Foto: EBC/Arquivo

Por Mari Polachini, Zuleica Nycz, Rafaela Rodrigues da Silva, Jeffer Castelo Branco e Marinez Villela Macedo Brandão*

A participação popular, enquanto controle social, nos processos de formulação, de monitoramento, de controle e de avaliação das políticas é um dos meios formais de manifestação democrática, garantida na Constituição de 1988 (Art. 193, C.F). Através desse mecanismo, abriu-se um importante canal de interlocução entre a sociedade civil e o poder público, permitindo que organizações e a população encontrassem um local de escuta e de representatividade.

Ter suas demandas consideradas no planejamento, projetos e nas decisões do uso das verbas públicas, garantindo que as demandas sociais sejam atendidas, é o anseio das Entidades da Sociedade Civil, espaços organizados da população de um município, território, que ressaltam a necessidade de atenção e equidade, especialmente aos que não estão sendo alcançados pelas políticas públicas e pelos bens e serviços essenciais.

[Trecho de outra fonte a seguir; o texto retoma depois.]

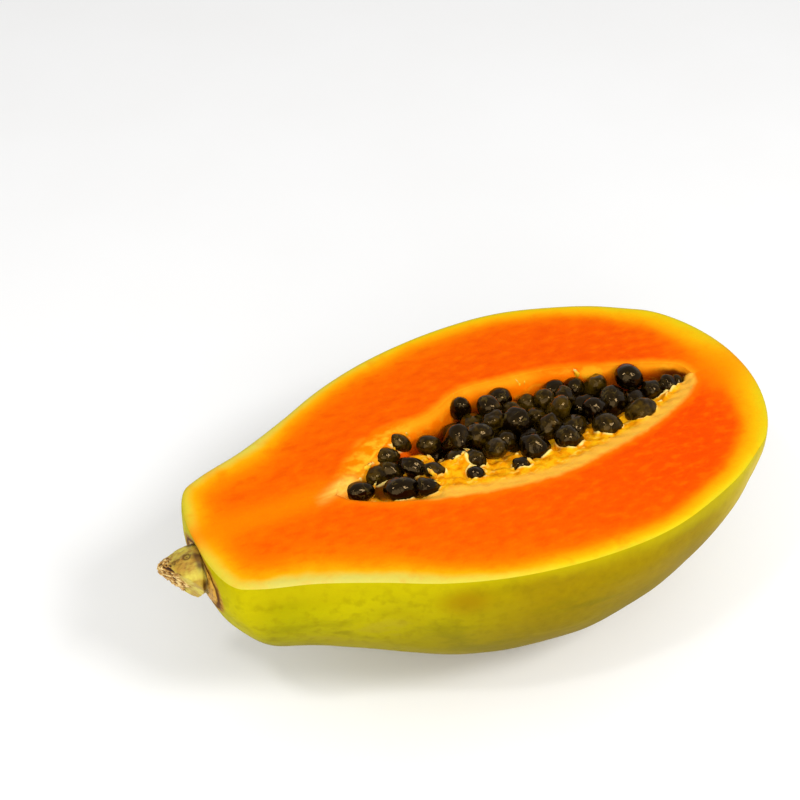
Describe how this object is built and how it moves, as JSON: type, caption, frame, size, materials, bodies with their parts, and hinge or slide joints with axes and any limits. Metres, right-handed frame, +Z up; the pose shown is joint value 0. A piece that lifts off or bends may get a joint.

A possibilidade de diálogo direto com os gestores locais faz dos conselhos, conferências, fóruns e comissões temáticas espaços preciosos de interação e devem possibilitar a elaboração de políticas públicas mais adequadas, garantindo que a sociedade civil, em seus três níveis federativos (municipal e regional, estadual e federal), seja ouvida de forma mais igualitária, validando e legitimando as reivindicações pontuadas por representantes aclamados ou eleitos pela própria participação popular.

Ampliar a possibilidade de atuação da sociedade civil de forma participativa nas decisões que impactem positivamente a sociedade passa pela articulação consciente, eficiente e eficaz com seus pares, de modo que se possa ter o entendimento das forças políticas antagônicas envolvidas e de como se processam os trâmites que determinam a formulação de políticas e a aplicação das verbas públicas, as concessões e permissões de uso e exploração do território que habita, quando atuando em instâncias de participação, como as já mencionadas, que discutem e deliberam sobre as políticas públicas.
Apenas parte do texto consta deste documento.